A week later, David and I sit in the healing room of his Eagle Rock bungalow. Elk skulls and whale bones adorn the terra-cotta walls. Dream catchers flutter at the open windows. Broad-shouldered and blond, David tells me that I’m haunted by family trauma. That I attract weirdos who want me to mother them. That my dad is controlling and my mom plays the martyr. He tells me I’ve blurred the boundaries between self and other. This is all true.

I lie on the healing table. David places a small, heavy stone in each of my hands and covers me with woven Navajo blankets. He tells me to breathe: two deep breaths in, filling the diaphragm and then the upper chest, then one slow breath out. He tells me to use only my mouth, as the nose connects us to the brain—the enemy of healing. For several minutes, I just breathe.

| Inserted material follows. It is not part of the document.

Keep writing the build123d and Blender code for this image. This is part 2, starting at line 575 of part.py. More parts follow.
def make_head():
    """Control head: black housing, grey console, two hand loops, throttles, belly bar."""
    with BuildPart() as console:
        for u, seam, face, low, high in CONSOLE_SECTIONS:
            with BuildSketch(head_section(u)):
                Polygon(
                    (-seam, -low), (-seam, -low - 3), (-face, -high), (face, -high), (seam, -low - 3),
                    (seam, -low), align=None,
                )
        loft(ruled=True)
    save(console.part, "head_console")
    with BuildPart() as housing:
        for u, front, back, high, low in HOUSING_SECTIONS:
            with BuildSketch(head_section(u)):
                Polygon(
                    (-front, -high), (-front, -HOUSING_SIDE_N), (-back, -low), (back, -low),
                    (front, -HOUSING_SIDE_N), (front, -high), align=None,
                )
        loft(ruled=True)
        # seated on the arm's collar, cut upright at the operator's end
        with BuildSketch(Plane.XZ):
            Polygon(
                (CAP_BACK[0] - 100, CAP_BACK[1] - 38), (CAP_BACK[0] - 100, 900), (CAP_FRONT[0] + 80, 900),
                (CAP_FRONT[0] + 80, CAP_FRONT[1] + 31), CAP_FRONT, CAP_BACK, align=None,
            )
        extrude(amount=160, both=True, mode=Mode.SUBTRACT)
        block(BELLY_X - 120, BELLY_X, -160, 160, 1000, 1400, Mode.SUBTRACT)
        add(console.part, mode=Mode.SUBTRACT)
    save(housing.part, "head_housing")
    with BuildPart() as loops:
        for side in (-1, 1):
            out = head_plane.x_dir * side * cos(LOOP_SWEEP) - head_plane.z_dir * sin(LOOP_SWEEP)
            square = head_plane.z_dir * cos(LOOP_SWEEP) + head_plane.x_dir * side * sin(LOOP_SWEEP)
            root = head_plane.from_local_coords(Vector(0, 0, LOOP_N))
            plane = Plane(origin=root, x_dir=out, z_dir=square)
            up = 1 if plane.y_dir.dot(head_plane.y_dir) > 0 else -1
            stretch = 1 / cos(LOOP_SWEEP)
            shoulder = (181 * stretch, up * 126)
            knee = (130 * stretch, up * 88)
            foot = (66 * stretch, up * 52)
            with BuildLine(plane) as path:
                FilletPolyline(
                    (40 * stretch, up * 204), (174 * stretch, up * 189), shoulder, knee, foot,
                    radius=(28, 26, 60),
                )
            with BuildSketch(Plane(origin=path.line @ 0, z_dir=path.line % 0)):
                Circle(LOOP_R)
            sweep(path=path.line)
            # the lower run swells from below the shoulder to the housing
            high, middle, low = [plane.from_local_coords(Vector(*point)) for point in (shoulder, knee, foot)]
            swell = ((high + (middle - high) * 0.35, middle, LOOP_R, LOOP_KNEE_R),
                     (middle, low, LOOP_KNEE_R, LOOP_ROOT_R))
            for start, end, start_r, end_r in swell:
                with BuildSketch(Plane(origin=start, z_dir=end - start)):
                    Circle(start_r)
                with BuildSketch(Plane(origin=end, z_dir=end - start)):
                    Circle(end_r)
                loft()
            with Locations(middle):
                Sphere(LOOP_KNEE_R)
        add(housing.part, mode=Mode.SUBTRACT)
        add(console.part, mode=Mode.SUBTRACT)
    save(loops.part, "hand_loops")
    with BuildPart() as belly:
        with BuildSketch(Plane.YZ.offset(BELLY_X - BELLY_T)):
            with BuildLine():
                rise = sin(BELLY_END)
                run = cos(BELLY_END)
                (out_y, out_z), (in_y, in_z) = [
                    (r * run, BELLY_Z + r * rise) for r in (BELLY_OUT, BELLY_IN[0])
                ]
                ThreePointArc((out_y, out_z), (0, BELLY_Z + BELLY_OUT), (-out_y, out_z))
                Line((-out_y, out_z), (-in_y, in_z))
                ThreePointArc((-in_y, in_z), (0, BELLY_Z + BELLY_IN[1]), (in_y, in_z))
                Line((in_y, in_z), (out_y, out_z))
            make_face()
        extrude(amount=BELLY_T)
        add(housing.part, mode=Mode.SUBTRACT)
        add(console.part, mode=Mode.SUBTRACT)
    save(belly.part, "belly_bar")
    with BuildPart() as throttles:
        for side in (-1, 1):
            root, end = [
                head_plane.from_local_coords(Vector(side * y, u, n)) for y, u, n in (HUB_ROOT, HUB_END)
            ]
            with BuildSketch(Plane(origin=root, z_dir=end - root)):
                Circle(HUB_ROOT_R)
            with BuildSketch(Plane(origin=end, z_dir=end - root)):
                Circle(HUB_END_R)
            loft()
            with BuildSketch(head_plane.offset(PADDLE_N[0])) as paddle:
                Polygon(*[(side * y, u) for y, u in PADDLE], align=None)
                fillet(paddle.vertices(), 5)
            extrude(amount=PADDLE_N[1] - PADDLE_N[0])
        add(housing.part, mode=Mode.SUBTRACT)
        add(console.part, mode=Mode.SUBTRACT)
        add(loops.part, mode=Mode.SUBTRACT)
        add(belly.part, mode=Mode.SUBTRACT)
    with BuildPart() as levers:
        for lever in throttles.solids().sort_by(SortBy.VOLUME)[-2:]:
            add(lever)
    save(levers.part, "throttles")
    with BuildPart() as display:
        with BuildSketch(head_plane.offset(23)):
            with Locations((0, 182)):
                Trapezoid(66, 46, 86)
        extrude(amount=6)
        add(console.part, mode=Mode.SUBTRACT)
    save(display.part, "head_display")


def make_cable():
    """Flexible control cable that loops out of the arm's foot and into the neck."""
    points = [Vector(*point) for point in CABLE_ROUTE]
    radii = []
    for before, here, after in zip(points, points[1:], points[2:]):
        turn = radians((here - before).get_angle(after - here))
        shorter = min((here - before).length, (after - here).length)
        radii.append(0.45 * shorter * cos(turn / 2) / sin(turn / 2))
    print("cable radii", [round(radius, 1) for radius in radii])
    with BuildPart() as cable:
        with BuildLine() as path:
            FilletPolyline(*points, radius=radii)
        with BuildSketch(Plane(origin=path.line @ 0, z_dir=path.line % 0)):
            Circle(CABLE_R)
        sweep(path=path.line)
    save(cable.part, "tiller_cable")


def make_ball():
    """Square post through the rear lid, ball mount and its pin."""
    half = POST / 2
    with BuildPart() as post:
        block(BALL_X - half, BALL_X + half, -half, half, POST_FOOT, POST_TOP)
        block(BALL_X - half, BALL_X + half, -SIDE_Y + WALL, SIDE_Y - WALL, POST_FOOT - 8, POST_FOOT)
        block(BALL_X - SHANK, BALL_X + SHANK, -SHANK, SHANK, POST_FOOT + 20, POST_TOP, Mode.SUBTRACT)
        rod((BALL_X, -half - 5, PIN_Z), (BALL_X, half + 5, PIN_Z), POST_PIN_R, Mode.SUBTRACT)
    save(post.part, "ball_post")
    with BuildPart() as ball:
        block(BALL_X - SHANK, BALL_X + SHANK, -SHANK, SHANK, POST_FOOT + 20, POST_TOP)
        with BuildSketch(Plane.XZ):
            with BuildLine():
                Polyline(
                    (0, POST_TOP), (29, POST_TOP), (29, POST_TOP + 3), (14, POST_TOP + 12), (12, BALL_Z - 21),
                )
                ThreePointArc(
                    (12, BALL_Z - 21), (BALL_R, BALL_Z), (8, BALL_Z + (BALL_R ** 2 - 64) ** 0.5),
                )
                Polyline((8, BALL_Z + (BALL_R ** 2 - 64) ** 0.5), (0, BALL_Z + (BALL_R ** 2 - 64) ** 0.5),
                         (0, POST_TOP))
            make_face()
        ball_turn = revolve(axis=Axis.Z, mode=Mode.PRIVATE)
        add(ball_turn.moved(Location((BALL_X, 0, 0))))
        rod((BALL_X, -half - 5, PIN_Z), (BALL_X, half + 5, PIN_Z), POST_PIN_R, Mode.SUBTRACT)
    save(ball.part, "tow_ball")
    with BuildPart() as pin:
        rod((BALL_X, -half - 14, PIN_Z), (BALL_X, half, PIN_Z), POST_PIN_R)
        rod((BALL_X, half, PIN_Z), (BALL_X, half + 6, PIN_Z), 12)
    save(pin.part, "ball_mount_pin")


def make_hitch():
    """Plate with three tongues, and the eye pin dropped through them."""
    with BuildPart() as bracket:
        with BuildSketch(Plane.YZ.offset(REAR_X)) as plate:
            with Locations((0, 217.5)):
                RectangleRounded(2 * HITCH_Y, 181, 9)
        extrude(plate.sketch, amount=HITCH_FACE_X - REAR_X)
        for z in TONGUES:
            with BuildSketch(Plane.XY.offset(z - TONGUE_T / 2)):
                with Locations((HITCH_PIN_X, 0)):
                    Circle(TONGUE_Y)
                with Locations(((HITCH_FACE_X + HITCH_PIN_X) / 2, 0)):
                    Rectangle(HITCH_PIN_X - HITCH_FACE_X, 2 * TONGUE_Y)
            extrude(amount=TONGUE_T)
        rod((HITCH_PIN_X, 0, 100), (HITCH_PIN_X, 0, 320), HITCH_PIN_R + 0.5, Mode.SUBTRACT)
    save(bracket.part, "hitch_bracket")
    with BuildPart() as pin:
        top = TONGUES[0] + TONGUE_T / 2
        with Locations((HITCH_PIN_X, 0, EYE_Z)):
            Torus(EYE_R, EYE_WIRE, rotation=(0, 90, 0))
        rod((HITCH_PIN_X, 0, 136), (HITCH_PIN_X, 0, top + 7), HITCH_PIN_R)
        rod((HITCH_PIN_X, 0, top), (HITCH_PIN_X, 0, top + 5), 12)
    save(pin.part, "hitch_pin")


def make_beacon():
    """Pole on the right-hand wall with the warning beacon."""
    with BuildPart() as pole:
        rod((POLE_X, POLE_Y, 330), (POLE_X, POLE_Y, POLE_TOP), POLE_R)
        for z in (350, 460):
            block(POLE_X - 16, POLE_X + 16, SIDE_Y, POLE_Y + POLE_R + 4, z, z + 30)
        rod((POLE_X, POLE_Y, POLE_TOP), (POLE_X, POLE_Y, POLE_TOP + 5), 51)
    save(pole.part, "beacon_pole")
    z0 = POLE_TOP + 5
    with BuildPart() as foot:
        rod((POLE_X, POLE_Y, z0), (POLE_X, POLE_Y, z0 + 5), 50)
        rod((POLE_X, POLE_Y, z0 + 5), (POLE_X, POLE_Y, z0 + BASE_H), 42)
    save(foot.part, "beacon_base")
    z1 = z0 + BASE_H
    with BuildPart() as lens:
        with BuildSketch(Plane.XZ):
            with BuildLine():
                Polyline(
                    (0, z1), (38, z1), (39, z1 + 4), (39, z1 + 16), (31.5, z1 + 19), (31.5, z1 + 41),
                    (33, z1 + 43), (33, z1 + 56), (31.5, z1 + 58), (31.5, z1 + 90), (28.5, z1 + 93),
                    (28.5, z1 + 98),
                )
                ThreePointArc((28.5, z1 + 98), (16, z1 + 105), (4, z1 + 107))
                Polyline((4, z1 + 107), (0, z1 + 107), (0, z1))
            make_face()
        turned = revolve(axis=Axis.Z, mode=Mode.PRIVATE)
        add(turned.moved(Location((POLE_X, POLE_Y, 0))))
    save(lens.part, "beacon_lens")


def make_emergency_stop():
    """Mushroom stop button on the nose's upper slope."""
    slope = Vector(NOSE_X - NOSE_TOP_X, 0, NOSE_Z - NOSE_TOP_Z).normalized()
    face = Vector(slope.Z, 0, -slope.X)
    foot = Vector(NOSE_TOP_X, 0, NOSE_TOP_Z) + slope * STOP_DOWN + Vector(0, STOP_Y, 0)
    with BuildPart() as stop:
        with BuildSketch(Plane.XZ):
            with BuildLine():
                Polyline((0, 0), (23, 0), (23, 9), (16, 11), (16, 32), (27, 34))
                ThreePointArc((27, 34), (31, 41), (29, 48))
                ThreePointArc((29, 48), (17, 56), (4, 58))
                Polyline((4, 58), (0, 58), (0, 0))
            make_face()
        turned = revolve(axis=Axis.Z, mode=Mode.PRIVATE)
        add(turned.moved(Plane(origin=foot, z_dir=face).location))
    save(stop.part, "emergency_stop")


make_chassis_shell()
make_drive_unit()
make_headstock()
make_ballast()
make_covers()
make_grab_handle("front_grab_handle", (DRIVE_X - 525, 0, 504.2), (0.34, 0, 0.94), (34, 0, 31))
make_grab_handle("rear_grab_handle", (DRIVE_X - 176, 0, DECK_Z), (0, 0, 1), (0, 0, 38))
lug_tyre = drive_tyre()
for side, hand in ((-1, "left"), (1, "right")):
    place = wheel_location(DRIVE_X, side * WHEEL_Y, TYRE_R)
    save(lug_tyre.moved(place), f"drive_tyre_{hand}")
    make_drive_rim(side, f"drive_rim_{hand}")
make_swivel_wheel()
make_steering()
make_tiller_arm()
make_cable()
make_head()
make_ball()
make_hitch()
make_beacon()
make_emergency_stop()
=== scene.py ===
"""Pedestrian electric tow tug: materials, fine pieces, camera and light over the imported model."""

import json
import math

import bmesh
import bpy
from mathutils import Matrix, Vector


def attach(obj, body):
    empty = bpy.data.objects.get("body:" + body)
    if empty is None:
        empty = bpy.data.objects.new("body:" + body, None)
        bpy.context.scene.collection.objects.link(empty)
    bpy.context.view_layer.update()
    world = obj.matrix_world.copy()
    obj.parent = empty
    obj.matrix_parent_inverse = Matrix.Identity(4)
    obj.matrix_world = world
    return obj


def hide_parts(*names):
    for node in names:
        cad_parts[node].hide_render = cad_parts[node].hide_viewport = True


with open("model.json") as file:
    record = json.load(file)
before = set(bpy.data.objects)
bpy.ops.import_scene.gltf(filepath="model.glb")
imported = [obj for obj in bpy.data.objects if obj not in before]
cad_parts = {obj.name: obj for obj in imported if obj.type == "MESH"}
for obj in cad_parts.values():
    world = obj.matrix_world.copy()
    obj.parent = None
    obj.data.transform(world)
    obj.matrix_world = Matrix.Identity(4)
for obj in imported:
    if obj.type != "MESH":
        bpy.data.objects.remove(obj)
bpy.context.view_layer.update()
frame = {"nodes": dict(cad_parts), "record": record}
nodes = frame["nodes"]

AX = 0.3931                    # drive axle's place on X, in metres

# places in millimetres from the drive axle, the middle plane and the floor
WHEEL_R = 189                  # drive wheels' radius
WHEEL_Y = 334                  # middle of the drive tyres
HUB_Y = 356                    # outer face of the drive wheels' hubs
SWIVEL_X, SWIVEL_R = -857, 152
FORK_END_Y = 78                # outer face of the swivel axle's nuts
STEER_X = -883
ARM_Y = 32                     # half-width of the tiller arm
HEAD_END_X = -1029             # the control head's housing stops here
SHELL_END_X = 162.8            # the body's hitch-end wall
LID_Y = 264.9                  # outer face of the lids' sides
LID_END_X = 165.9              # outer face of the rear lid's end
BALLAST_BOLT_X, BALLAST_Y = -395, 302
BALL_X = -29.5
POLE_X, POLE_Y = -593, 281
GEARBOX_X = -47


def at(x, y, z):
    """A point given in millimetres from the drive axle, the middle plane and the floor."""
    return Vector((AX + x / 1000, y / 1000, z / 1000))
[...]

David asks me what I love about myself. I say two true things: my ability to be alone and my adventurous spirit. He is silent. Then I say: my connection to animals. He becomes interested. I tell him about Tyrone, my Jack Russell terrier who is sick for the first time in his 13 and a half years. David asks whether I’m aware that my dog is not just a dog but also a spirit. I say yes but feel phony. Doesn’t everyone believe their dog is more than a dog?

David says Tyrone’s illness began with my broken heart. The timing is right. He tells me that Tyrone is taking on my pain to protect me. He tells me to send psychic messages to Tyrone that it’s OK to just be a dog.

David asks whether I dream about animals.

I talk about hiking in Alaska two years ago. For weeks after my trip, I dreamed about Alaskan animals. David tells me that my spirit animal is a ptarmigan. I smile. I spent hours in Denali, captivated by these chicken-like birds scurrying across the tundra.

In my dreams, I often took on the body of a ptarmigan. Ptarmigans blend into the arctic foliage in the summer and look like shadows. In the winter, they are as white as snow. The ptarmigan doesn’t often fly, but when it does fly, it soars. In my dreams, I soared too. I would wake up feeling heartbroken and magical.

David plays the didgeridoo and rubs lavender and peppermint oils on my icy feet. He asks me why I’m afraid. I say I’m afraid that Tyrone is going to die and that I will never soar again.

“Tyrone could live to be 20,” David tells me. “And you will be a mother some day.”

I can’t stop crying. I hadn’t told David I was afraid that I would never be a mother.

I open my eyes and feel dizzy. David tells me that coming back from the spiritual realm is difficult. He prescribes a liver cleanse. I have a terrible poker face.

“It’s not magic,” David chuckles. “It’s just vitamins.”

And then: “If you detox your own liver, you’ll help Tyrone’s liver too.”

I shiver. I hadn’t told him that Tyrone’s liver was failing.

“Animals are your gift. Watch them. Watch the birds.” I know that I will start watching everything./p>

As I leave David’s house, I check my reflection in the window. My face is warm and radiant, no sign of streaked mascara. I drive to work, marveling at the flow of traffic on the I-10 freeway, mica shimmering on black tar like a galaxy of diamonds.

A week later, my best friend and I have a fight. I sit in my garden, praying for forgiveness. I’ve never prayed before. Then I see the hummingbirds feeding off the passion fruit vine. Hummingbirds don’t flock, but here is a flock of hummingbirds. David told me that when his daughter was born six weeks premature and couldn’t leave the incubator, he saw hundreds of hummingbirds hovering outside the hospital. His baby lived. My friend forgave me.

A voice in my head asks me whether this is real. Another voice answers that it doesn’t matter. I could stop seeing what David asked me to see, but I don’t want to. There’s magic in the not-knowing, there’s healing in the belief of healing, and there’s comfort in hearing a shaman tell you that you will soar high above the earth again, into the clear sky.

Without knowing me, David gave me compassion, warm blankets, and infinite hope. I had given another man my heart and body for a promise that he would stay. He left me. For $250, David gave me what I needed. Miracles don’t have to be free.

And they don’t have to be magic. Tyrone’s appetite has returned and his liver tests are normal again. He leaps and frolics as he did 13 years ago. Every night, I whisper in his ear, “Just be a dog.”